THE EXERCISE
In the entries below, which lines run from the one containing "Turn this picture" to the one containing "its back bends."? Copy exactly those lines, ends included, and no others.

RECORDS TO PROCESS

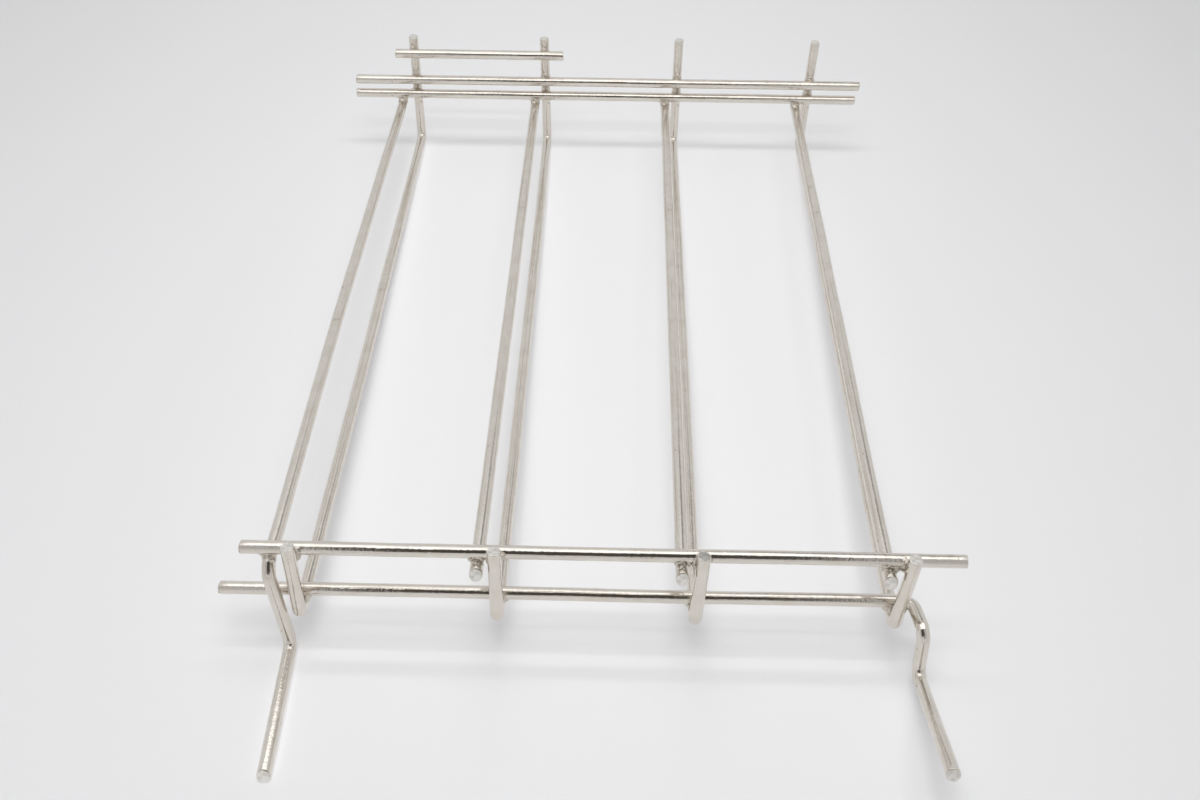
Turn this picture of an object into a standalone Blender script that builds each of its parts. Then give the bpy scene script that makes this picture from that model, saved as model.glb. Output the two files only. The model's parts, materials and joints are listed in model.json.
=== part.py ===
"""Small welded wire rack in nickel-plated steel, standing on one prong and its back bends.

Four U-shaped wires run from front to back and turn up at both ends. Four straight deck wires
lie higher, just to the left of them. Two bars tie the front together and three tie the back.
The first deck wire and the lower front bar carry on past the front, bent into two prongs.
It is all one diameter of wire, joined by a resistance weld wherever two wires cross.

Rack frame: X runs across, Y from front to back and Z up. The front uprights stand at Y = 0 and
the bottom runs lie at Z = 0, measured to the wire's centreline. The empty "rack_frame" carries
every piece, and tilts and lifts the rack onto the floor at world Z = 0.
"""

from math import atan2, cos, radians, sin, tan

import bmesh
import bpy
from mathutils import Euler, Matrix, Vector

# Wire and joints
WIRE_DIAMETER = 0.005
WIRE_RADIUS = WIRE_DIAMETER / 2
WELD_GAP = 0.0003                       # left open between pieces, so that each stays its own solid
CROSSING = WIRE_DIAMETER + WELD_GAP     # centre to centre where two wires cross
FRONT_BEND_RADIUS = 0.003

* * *

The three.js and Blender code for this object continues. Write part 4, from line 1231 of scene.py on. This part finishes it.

COMPLETE RESPONSE
Turn this picture of an object into a standalone Blender script that builds each of its parts. Then give the bpy scene script that makes this picture from that model, saved as model.glb. Output the two files only. The model's parts, materials and joints are listed in model.json.
=== part.py ===
"""Small welded wire rack in nickel-plated steel, standing on one prong and its back bends.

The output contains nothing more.